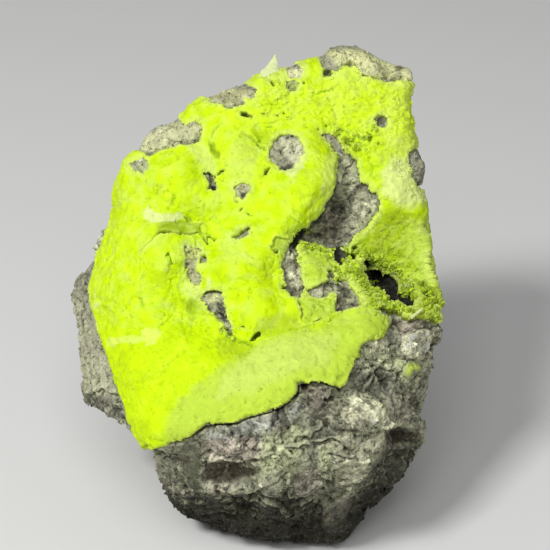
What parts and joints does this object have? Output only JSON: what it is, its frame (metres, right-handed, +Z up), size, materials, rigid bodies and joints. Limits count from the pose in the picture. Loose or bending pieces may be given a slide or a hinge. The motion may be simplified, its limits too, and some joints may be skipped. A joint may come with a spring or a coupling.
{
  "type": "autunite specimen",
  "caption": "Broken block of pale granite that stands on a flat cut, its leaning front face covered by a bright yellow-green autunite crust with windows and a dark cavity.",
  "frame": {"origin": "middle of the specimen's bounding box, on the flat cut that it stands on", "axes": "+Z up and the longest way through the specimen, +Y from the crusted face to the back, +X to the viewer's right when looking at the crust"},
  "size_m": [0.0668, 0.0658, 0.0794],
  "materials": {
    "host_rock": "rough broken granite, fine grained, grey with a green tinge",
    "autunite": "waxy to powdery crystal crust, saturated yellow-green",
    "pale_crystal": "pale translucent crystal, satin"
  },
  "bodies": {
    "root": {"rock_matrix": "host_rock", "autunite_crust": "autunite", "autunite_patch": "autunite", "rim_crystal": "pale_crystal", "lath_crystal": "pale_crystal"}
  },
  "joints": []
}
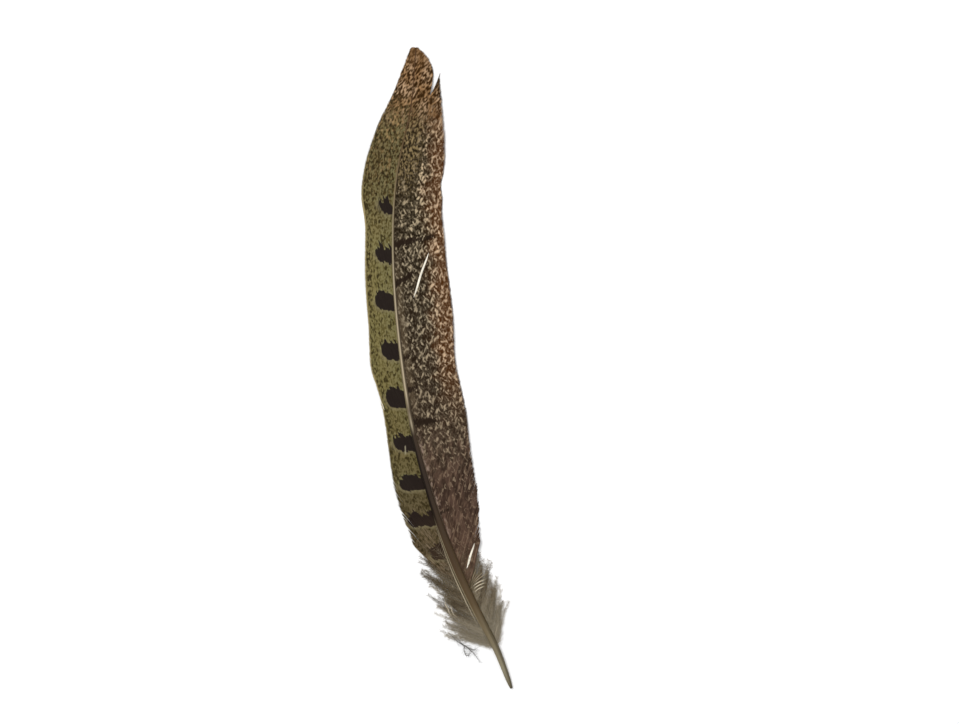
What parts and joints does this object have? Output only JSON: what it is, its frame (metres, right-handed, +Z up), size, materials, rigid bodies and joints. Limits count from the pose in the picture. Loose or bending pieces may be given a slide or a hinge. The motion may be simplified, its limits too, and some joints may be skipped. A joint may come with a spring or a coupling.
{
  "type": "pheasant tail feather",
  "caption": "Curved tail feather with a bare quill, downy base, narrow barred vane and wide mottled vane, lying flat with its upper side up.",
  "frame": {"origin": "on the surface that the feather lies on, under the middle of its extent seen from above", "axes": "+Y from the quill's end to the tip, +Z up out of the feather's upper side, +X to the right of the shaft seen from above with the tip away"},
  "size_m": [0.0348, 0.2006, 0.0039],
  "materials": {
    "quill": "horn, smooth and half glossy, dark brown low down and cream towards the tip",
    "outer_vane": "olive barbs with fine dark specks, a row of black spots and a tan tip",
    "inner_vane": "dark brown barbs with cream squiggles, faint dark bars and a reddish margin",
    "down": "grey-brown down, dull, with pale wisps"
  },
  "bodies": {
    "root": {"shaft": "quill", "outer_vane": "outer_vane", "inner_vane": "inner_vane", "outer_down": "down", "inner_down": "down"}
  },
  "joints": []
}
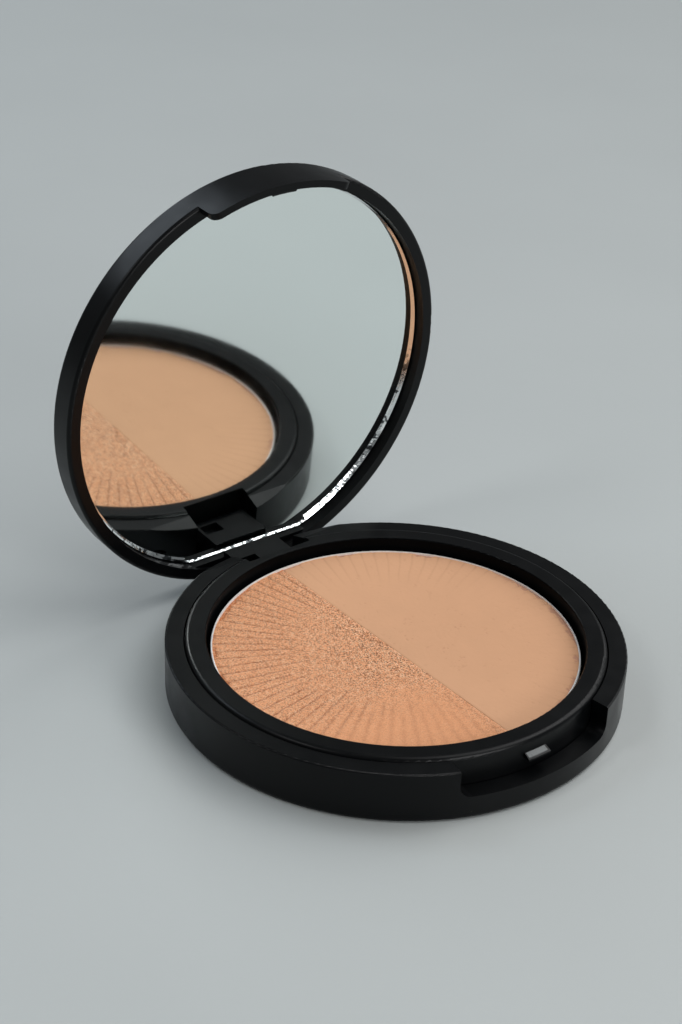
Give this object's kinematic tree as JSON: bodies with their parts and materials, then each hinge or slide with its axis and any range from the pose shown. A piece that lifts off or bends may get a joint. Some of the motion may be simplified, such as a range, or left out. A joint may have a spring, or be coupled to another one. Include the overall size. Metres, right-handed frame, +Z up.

§

=== WHAT IS EXPECTED ===
Word for word, extract all the records.

=== THE SOLUTION ===
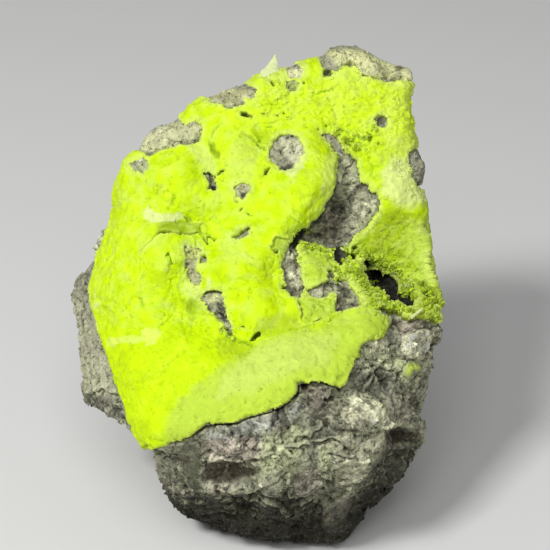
What parts and joints does this object have? Output only JSON: what it is, its frame (metres, right-handed, +Z up), size, materials, rigid bodies and joints. Limits count from the pose in the picture. Loose or bending pieces may be given a slide or a hinge. The motion may be simplified, its limits too, and some joints may be skipped. A joint may come with a spring or a coupling.
{
  "type": "autunite specimen",
  "caption": "Broken block of pale granite that stands on a flat cut, its leaning front face covered by a bright yellow-green autunite crust with windows and a dark cavity.",
  "frame": {"origin": "middle of the specimen's bounding box, on the flat cut that it stands on", "axes": "+Z up and the longest way through the specimen, +Y from the crusted face to the back, +X to the viewer's right when looking at the crust"},
  "size_m": [0.0668, 0.0658, 0.0794],
  "materials": {
    "host_rock": "rough broken granite, fine grained, grey with a green tinge",
    "autunite": "waxy to powdery crystal crust, saturated yellow-green",
    "pale_crystal": "pale translucent crystal, satin"
  },
  "bodies": {
    "root": {"rock_matrix": "host_rock", "autunite_crust": "autunite", "autunite_patch": "autunite", "rim_crystal": "pale_crystal", "lath_crystal": "pale_crystal"}
  },
  "joints": []
}
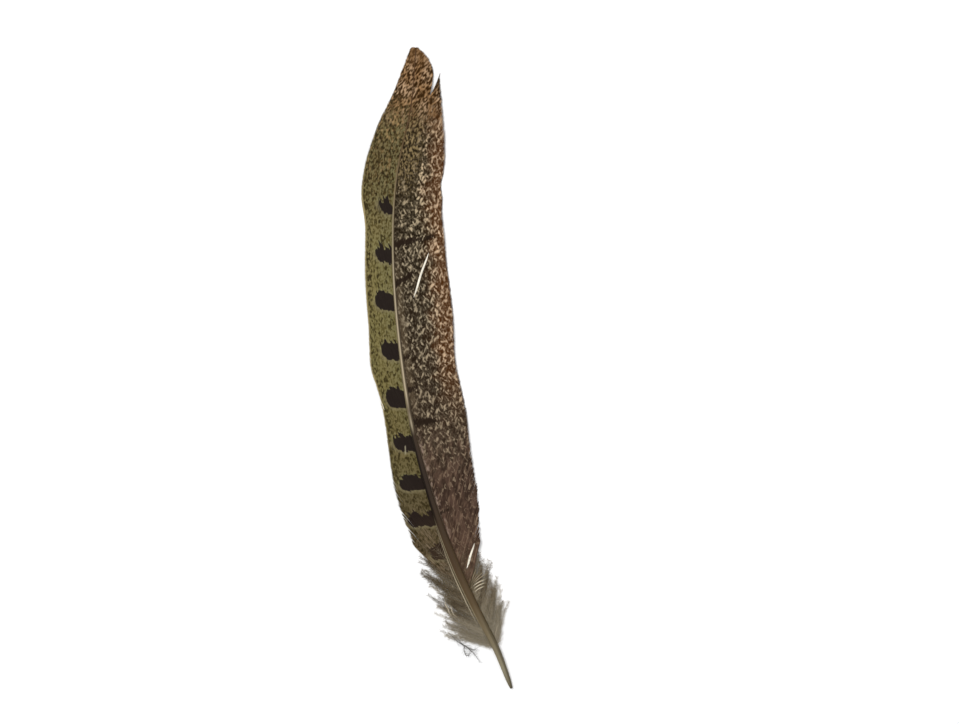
What parts and joints does this object have? Output only JSON: what it is, its frame (metres, right-handed, +Z up), size, materials, rigid bodies and joints. Limits count from the pose in the picture. Loose or bending pieces may be given a slide or a hinge. The motion may be simplified, its limits too, and some joints may be skipped. A joint may come with a spring or a coupling.
{
  "type": "pheasant tail feather",
  "caption": "Curved tail feather with a bare quill, downy base, narrow barred vane and wide mottled vane, lying flat with its upper side up.",
  "frame": {"origin": "on the surface that the feather lies on, under the middle of its extent seen from above", "axes": "+Y from the quill's end to the tip, +Z up out of the feather's upper side, +X to the right of the shaft seen from above with the tip away"},
  "size_m": [0.0348, 0.2006, 0.0039],
  "materials": {
    "quill": "horn, smooth and half glossy, dark brown low down and cream towards the tip",
    "outer_vane": "olive barbs with fine dark specks, a row of black spots and a tan tip",
    "inner_vane": "dark brown barbs with cream squiggles, faint dark bars and a reddish margin",
    "down": "grey-brown down, dull, with pale wisps"
  },
  "bodies": {
    "root": {"shaft": "quill", "outer_vane": "outer_vane", "inner_vane": "inner_vane", "outer_down": "down", "inner_down": "down"}
  },
  "joints": []
}
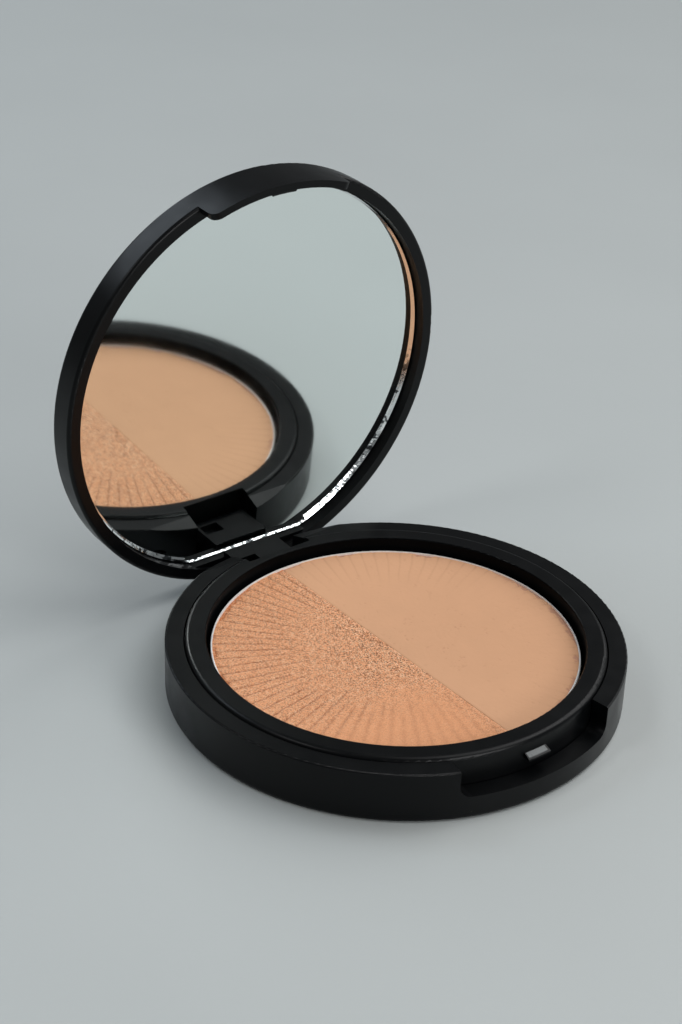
Give this object's kinematic tree as JSON: bodies with their parts and materials, then each hinge or slide with its axis and any range from the pose shown. A piece that lifts off or bends may get a joint. Some of the motion may be simplified, such as a range, or left out. A joint may have a spring, or be coupled to another one. Include the overall size. Metres, right-handed frame, +Z up.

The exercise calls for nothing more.